● Work to do
Examine each line of the data. Copy those that contain the string "from".

▶

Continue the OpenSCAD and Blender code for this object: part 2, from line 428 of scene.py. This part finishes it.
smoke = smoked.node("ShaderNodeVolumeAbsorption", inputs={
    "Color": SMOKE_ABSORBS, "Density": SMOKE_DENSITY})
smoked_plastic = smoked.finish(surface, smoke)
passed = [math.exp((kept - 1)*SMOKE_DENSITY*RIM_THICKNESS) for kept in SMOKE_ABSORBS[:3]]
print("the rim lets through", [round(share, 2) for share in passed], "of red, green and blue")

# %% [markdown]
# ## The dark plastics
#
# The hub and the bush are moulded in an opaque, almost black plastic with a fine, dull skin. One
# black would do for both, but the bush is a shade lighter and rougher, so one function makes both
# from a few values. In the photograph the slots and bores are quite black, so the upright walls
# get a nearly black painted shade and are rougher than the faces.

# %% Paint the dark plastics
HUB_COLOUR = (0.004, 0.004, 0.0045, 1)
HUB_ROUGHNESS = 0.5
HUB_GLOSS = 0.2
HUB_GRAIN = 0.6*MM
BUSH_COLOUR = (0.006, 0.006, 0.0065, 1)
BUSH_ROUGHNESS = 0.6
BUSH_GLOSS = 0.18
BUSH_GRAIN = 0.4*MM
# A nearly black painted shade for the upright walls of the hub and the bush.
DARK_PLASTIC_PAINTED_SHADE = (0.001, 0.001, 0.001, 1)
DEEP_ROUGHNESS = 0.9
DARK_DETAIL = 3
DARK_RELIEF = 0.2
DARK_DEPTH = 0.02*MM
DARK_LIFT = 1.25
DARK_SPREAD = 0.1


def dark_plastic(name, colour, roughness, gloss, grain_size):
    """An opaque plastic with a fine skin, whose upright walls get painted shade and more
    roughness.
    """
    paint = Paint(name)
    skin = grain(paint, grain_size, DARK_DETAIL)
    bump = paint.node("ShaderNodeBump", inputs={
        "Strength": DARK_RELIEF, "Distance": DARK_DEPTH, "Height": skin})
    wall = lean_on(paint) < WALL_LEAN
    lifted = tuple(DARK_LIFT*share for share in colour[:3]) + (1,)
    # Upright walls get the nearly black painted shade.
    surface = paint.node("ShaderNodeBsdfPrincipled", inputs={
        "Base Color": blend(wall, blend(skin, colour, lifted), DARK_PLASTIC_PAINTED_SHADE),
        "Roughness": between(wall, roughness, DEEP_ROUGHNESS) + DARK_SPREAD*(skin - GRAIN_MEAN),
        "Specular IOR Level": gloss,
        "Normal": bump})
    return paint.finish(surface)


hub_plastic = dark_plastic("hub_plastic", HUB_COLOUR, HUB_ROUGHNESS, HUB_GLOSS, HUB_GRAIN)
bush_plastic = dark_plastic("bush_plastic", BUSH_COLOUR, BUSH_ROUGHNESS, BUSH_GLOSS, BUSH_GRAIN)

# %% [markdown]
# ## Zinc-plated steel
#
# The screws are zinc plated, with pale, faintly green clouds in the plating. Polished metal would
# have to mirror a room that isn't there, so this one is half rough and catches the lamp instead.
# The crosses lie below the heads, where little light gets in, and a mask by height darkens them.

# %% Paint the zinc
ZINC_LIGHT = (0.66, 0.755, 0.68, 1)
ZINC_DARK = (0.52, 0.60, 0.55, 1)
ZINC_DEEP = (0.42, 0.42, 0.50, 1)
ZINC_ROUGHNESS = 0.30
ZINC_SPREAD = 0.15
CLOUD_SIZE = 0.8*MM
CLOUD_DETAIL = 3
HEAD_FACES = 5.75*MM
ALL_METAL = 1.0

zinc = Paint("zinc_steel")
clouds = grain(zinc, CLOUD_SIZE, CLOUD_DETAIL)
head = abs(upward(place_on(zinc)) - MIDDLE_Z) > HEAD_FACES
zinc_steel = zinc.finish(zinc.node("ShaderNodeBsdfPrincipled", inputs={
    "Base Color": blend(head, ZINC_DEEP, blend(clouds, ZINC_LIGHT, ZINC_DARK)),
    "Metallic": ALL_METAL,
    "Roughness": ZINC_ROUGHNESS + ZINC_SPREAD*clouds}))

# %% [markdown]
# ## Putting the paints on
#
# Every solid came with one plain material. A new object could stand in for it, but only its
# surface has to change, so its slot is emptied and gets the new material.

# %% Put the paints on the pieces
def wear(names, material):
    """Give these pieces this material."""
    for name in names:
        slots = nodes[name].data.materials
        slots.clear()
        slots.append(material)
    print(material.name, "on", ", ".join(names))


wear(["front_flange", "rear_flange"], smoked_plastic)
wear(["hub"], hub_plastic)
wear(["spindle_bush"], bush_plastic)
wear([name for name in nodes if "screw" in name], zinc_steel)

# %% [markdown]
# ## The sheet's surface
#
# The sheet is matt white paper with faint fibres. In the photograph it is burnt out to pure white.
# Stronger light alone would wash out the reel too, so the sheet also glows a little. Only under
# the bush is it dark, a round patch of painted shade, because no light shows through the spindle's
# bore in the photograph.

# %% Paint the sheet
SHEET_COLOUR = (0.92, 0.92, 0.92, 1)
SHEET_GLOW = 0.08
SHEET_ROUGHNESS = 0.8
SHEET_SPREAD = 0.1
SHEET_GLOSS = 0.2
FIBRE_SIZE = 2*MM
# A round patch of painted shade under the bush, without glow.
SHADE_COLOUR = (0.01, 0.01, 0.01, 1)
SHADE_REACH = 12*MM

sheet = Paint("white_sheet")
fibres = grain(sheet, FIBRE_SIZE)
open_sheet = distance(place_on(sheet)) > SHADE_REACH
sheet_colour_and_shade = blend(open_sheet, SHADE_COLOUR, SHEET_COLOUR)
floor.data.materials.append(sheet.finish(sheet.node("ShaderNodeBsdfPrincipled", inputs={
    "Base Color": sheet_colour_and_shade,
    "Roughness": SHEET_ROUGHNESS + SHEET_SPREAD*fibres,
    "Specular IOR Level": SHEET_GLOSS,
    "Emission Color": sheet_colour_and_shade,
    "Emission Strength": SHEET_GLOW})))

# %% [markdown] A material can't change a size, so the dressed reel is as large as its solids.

◀

● The response
Continue the OpenSCAD and Blender code for this object: part 2, from line 428 of scene.py. This part finishes it.
# from a few values. In the photograph the slots and bores are quite black, so the upright walls